You, likewise, are married to Christ by virtue of his death and resurrection. Nothing can alter the eternal bonds of his covenant on your life and soul. How foolish, however, to take for granted that relationship, to assume that you can live any way you wish, neglecting him, flagrantly disobeying him. You will suffer the pains of estrangement, if you continue in your folly, when he deserts you — like the bride in Song of Solomon. You will long for him but not be able to find him. Has he left you eternally? No, if indeed you are in Christ; but persistent, wilful rebellion may eventually result in your apostasy from the faith, proving that you never had true faith in the first place.
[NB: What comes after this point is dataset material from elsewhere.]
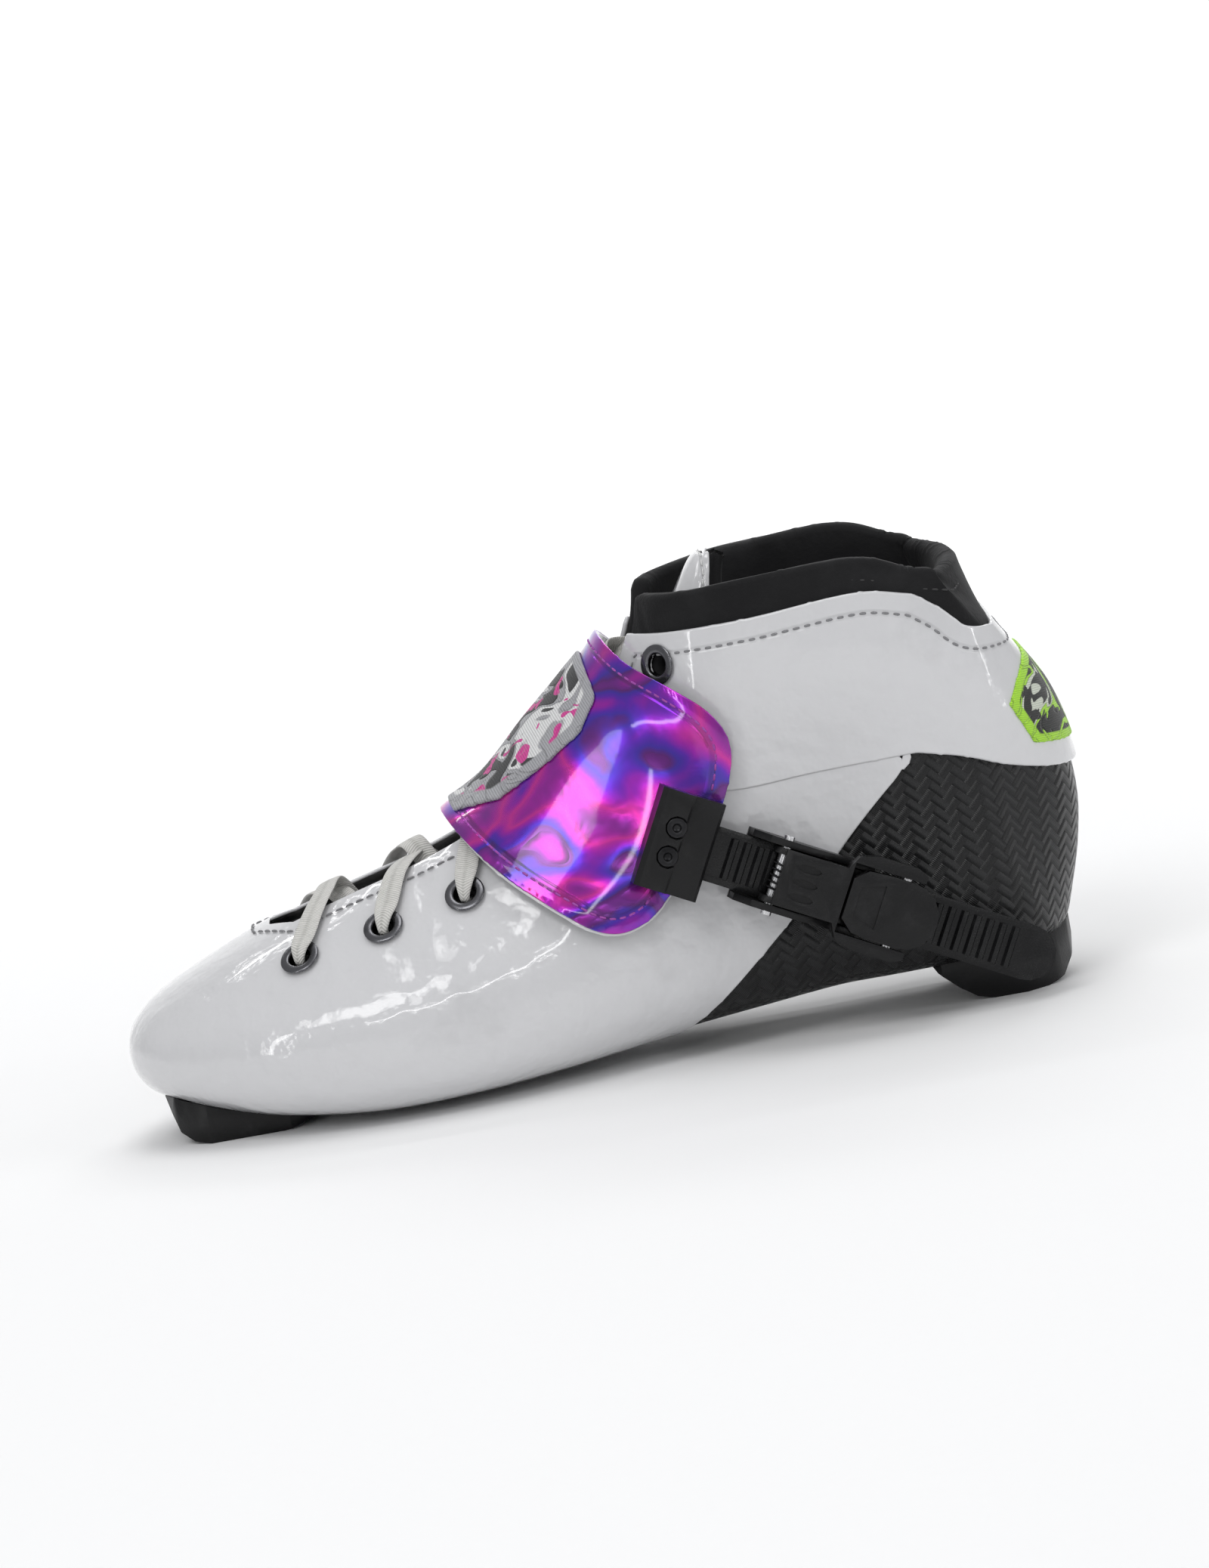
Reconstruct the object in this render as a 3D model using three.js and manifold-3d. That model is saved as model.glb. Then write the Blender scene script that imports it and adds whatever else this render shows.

The power of David Brainerd’s short life, the remarkable usefulness to God among the Indians of New York, New Jersey, and Connecticut came from his intense love affair with Jesus. Brainerd would not settle for a mere relationship based on the grace of justification. Knowing his own vileness and perverse tendencies, he found it necessary to seek God daily, to draw near, to humble himself in the presence of God. He sought Christ in prayer until he found him.
This means a tender conscience, an abiding sensitivity when offending God, and a God-inspired resolve to make things right with him is something we need to develop. Our tendency is to treat God like we do our spouses — to presume upon our union, forgetting the beauty and necessity of a growing intimacy. What must you do to develop such an intimate intensity? It comes down to the same things I so often mention — you must distrust completely your own assessment of your spiritual condition. Instead you must look at what God’s Word says about your conduct, motives, and idols. And second you must also see the profound love of God in Christ for you. You must see the complete sufficiency of Jesus to justify, sanctify, and glorify you. You must draw near to God, believing that he will draw near to you. When you feel far from God, seek him until you find him.